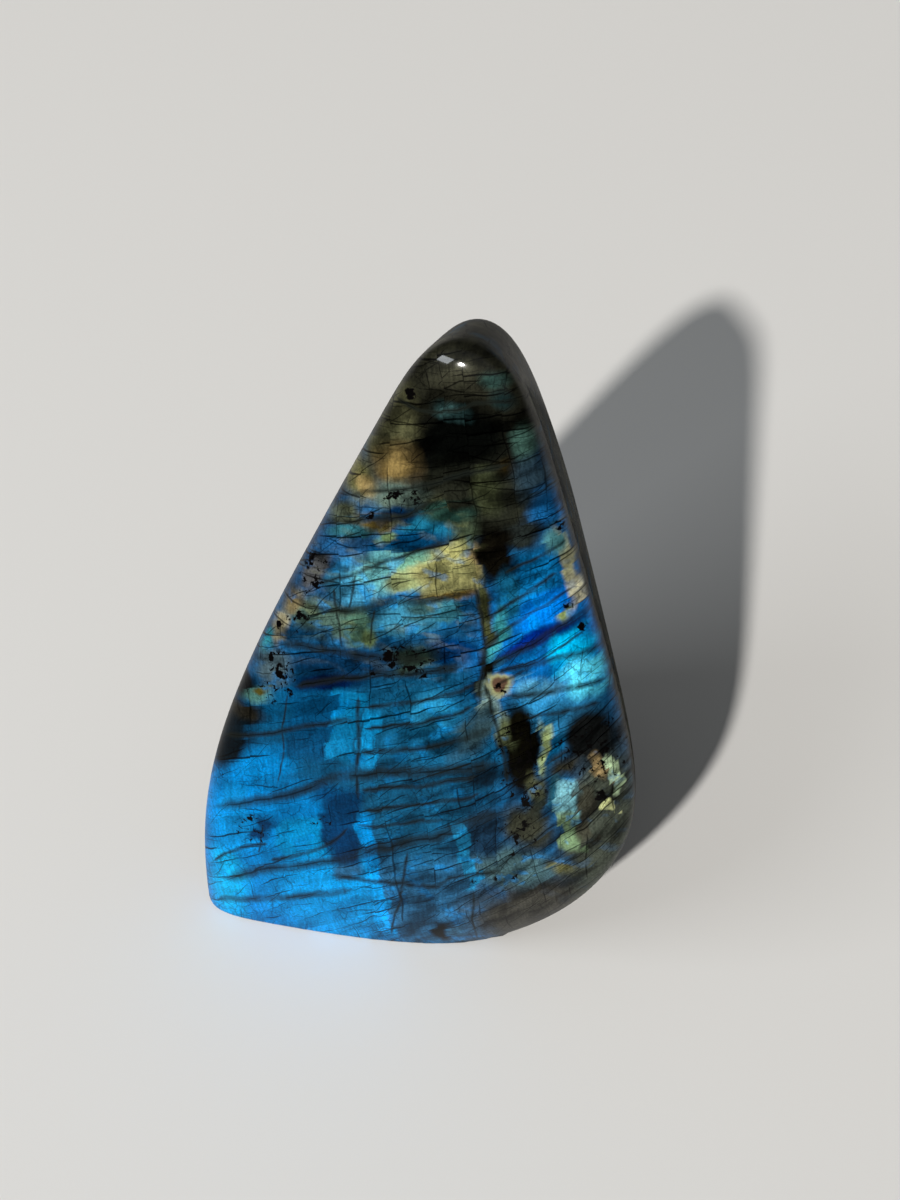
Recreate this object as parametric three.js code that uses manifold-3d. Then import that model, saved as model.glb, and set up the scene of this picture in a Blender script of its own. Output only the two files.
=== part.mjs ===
// Polished labradorite freeform: one natural stone, ground to flats, rounded and
// polished all over, and sawn flat underneath so that it stands upright.
// Millimetres, +Z up. The front is -Y, and the origin is under the middle of the
// stone, on the flat base.

import * as THREE from 'three';
import { mergeVertices } from 'three/addons/utils/BufferGeometryUtils.js';
import Module from 'manifold-3d';

// Height of the point inside the stone that every flat is measured from.
const CORE_HEIGHT = 46;

// The flats that the stone was ground to before its edges were rounded. Each one
// faces a compass angle (0 is +X, 90 is +Y) and leans up or down by a tilt, both in
// degrees, and lies at a distance in mm from the core point.
const FLATS = [
  { name: 'front face', turn: -90, tilt: 28, distance: 44 },
  { name: 'front foot', turn: -90, tilt: -4, distance: 57 },
  { name: 'left shoulder', turn: 165, tilt: 18, distance: 29 },
  { name: 'left side', turn: 170, tilt: 3, distance: 33 },
  { name: 'right side', turn: 20, tilt: 15, distance: 29 },
  { name: 'right undercut', turn: 15, tilt: -20, distance: 32 },
  { name: 'front right undercut', turn: -45, tilt: -40, distance: 67 },
  { name: 'crown', turn: 75, tilt: 65, distance: 69 },
  { name: 'back', turn: 105, tilt: 0, distance: 15 },
  { name: 'back left', turn: 140, tilt: 0, distance: 18 },
  { name: 'back right', turn: 25, tilt: 0, distance: 30 },
  { name: 'underside', turn: 0, tilt: -90, distance: 70 },
];

// How sharply the flats meet: 2 would round them into an egg, and a large number
// would leave sharp edges. 9 gives the soft polished edges of a hand-ground stone.
const EDGE_SHARPNESS = 9;

// The front face and the crown meet in a tighter bend, the brow, than the others do.
const BROW_FLATS = ['front face', 'crown'];
const BROW_SHARPNESS = 30;

// Each of an icosahedron's 20 triangles is divided into (FACE_DIVISIONS + 1) squared.
const FACE_DIVISIONS = 16;

// Rounds of moving each vertex to the middle of its partners, which brings the
// triangles to one size over the narrow crown and the wide foot alike.
const EVENING_ROUNDS = 40;

// The block that the base saw cut takes away.
const SAW_BLOCK_SIDE = 300;

const STONE_COLOUR = 0x24404f;
const STONE_ROUGHNESS = 0.12;

function facing({ turn, tilt }) {
  const across = THREE.MathUtils.degToRad(turn);
  const up = THREE.MathUtils.degToRad(tilt);
  return new THREE.Vector3(
    Math.cos(across) * Math.cos(up),
    Math.sin(across) * Math.cos(up),
    Math.sin(up),
  );
}

const GROUND_FLATS = FLATS.map((flat) => ({
  normal: facing(flat),
  distance: flat.distance,
  onBrow: BROW_FLATS.includes(flat.name),
}));

// Distance from the core point to the rounded surface along one direction.
function reach(direction) {
  let pull = 0;
  let browPull = 0;
  for (const { normal, distance, onBrow } of GROUND_FLATS) {
    const towards = Math.max(0, normal.dot(direction)) / distance;
    if (onBrow) {
      browPull += towards ** BROW_SHARPNESS;
    } else {
      pull += towards ** EDGE_SHARPNESS;
    }
  }
  pull += browPull ** (EDGE_SHARPNESS / BROW_SHARPNESS);
  return pull ** (-1 / EDGE_SHARPNESS);
}

// For each vertex, the vertices that share an edge with it.
function edgePartners(geometry) {
  const partners = Array.from({ length: geometry.getAttribute('position').count }, () => new Set());
  const corners = geometry.index.array;
  for (let i = 0; i < corners.length; i += 3) {
    for (const [from, to] of [[0, 1], [1, 2], [2, 0]]) {
      partners[corners[i + from]].add(corners[i + to]);
      partners[corners[i + to]].add(corners[i + from]);
    }
  }
  return partners;
}

// Puts a point on the rounded surface, in its own direction from the core point.
function ontoSurface(point) {
  point.normalize();
  return point.multiplyScalar(reach(point));
}

function roundedStone() {
  const ball = new THREE.IcosahedronGeometry(1, FACE_DIVISIONS);
  ball.deleteAttribute('normal');
  ball.deleteAttribute('uv');
  const stone = mergeVertices(ball, 1e-5);
  const place = stone.getAttribute('position');
  const partners = edgePartners(stone);
  let points = partners.map((_, i) => ontoSurface(new THREE.Vector3().fromBufferAttribute(place, i)));
  for (let round = 0; round < EVENING_ROUNDS; round += 1) {
    points = points.map((_, i) => {
      const middle = new THREE.Vector3();
      partners[i].forEach((partner) => middle.add(points[partner]));
      return ontoSurface(middle);
    });
  }
  points.forEach((point, i) => place.setXYZ(i, point.x, point.y, point.z + CORE_HEIGHT));
  return stone;
}

function sawBlock() {
  const block = new THREE.BoxGeometry(SAW_BLOCK_SIDE, SAW_BLOCK_SIDE, SAW_BLOCK_SIDE);
  block.translate(0, 0, -SAW_BLOCK_SIDE / 2);
  block.deleteAttribute('normal');
  block.deleteAttribute('uv');
  return mergeVertices(block, 1e-5);
}

const wasm = await Module();
wasm.setup();

function toSolid(geometry) {
  return new wasm.Manifold(new wasm.Mesh({
    numProp: 3,
    vertProperties: Float32Array.from(geometry.getAttribute('position').array),
    triVerts: Uint32Array.from(geometry.index.array),
  }));
}

function toGeometry(solid) {
  const mesh = solid.getMesh();
  const geometry = new THREE.BufferGeometry();
  geometry.setAttribute('position', new THREE.BufferAttribute(mesh.vertProperties, 3));
  geometry.setIndex(new THREE.BufferAttribute(mesh.triVerts, 1));
  return geometry;
}

// The stone with its base sawn flat, moved so that the origin is under its middle.
function sawnStone() {
  const geometry = toGeometry(toSolid(roundedStone()).subtract(toSolid(sawBlock())));
  geometry.computeBoundingBox();
  const middle = geometry.boundingBox.getCenter(new THREE.Vector3());
  geometry.translate(-middle.x, -middle.y, 0);
  geometry.computeVertexNormals();
  return geometry;
}

const polishedFeldspar = new THREE.MeshStandardMaterial({
  color: STONE_COLOUR,
  roughness: STONE_ROUGHNESS,
  metalness: 0,
});

const stone = new THREE.Mesh(sawnStone(), polishedFeldspar);
stone.name = 'polished_labradorite';

const labradorite = new THREE.Group();
labradorite.add(stone);

export default labradorite;
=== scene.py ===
# %% [markdown]
# # A polished labradorite
#
# The object is one stone, about 123 mm tall. It was ground to a few flats, its edges
# were rounded, it was polished all over, and it was sawn flat underneath so that it
# stands. What makes it worth looking at is colour inside the stone: a blue flash, gold
# and teal windows, dark cracks and black grains under a glassy surface. So the lesson
# has two halves: a smooth closed shape, and a material of patches, cracks and grains,
# which are placed in millimetres on the stone's face.

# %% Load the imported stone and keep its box
from math import cos, radians, sin

import bmesh
import bpy
from mathutils import Matrix, Vector, noise


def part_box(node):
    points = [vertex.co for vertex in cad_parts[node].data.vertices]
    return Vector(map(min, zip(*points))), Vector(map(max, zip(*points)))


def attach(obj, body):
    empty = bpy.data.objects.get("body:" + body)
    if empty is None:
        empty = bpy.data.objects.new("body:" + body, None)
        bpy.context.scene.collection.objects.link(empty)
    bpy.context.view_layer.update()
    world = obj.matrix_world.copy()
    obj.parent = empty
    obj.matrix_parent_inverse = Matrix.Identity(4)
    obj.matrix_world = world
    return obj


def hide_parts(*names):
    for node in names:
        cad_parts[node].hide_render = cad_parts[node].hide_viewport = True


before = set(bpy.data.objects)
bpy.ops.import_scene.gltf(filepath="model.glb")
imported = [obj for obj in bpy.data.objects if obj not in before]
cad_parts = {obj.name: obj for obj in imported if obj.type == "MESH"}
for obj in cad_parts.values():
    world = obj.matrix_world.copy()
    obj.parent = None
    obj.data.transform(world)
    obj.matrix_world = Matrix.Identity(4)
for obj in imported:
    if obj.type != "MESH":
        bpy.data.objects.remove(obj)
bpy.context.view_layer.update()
low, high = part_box("polished_labradorite")
print("the stone's box in mm:", [round(1000 * side, 1) for side in high - low])

# %% [markdown]
# ## The camera
#
# The stone is seen from above and a little from the right. A point to look at, a
# direction to look from and a distance are easier to reason about than a place and three
# rotations, so the camera's matrix is put together from its own right, up and backward
# directions. The lights are placed in the same way.

# %% Aim the camera
MM = 0.001
CAMERA_TARGET = Vector((-11.5, 58.4, 0)) * MM
CAMERA_FROM = (-77.35, 48.5)
CAMERA_DISTANCE = 549.7 * MM
LENS = 71.9
SENSOR_HEIGHT = 36


def direction(turn, tilt):
    """A unit vector: turn is the compass angle from +X, tilt the angle above level."""
    turn, tilt = radians(turn), radians(tilt)
    return Vector((cos(turn) * cos(tilt), sin(turn) * cos(tilt), sin(tilt)))


def add_to_scene(name, data):
    """A new object with this data, linked to the scene."""
    made = bpy.data.objects.new(name, data)
    bpy.context.scene.collection.objects.link(made)
    return made


def looking_at(target, away, turn, tilt):
    """The matrix of a camera or light that looks at target from one direction."""
    backward = direction(turn, tilt)
    rightward = direction(turn + 90, 0)
    rotation = Matrix((rightward, backward.cross(rightward), backward)).transposed().to_4x4()
    return Matrix.Translation(target + backward * away) @ rotation


camera = add_to_scene("camera", bpy.data.cameras.new("camera"))
camera.data.sensor_fit = "VERTICAL"
camera.data.sensor_height = SENSOR_HEIGHT
camera.data.lens = LENS
camera.matrix_world = looking_at(CAMERA_TARGET, CAMERA_DISTANCE, *CAMERA_FROM)
bpy.context.scene.camera = camera
print("camera at, in mm:", [round(1000 * c) for c in camera.matrix_world.translation])

# %% [markdown]
# ## The shape
#
# A hand-ground stone is a handful of flats with soft edges between them. Each flat is
# a direction and a distance from a point inside the stone. For a direction d, every
# flat says how near its plane is. A power sum takes nearly the nearest of them, and
# rounds the edges where two are about as near. A lower power gives a softer stone. The
# face and the crown meet in a tighter bend, the brow, so those two are summed with a
# higher power of their own first.

# %% The flats and the distance to the surface
CORE_HEIGHT = 46
EDGE_SHARPNESS = 9
BROW_SHARPNESS = 30
BROW_FLATS = ("front face", "crown")
FLATS = {
    "front face": (-90, 28, 44),
    "front foot": (-90, -4, 57),
    "left shoulder": (165, 18, 29),
    "left side": (170, 3, 33),
    "right side": (20, 15, 29),
    "right undercut": (15, -20, 32),
    "front right undercut": (-45, -40, 67),
    "crown": (75, 65, 69),
    "back": (105, 0, 15),
    "back left": (140, 0, 18),
    "back right": (25, 0, 30),
    "underside": (0, -90, 70),
}
ground = [
    (direction(turn, tilt), away, name in BROW_FLATS) for name, (turn, tilt, away) in FLATS.items()
]


def reach(towards):
    """How far the surface is from the core point, in mm, in one direction."""
    pull = 0
    brow_pull = 0
    for normal, away, on_brow in ground:
        near = max(0, normal.dot(towards)) / away
        if on_brow:
            brow_pull += near ** BROW_SHARPNESS
        else:
            pull += near ** EDGE_SHARPNESS
    pull += brow_pull ** (EDGE_SHARPNESS / BROW_SHARPNESS)
    return pull ** (-1 / EDGE_SHARPNESS)


print(f"{len(FLATS)} flats, and straight up the surface is {reach(Vector((0, 0, 1))):.1f} mm away")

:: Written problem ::
Find the word "this" in the data and copy out each line where it turns up.

:: Exercise response ::
Recreate this object as parametric three.js code that uses manifold-3d. Then import that model, saved as model.glb, and set up the scene of this picture in a Blender script of its own. Output only the two files.
    """A new object with this data, linked to the scene."""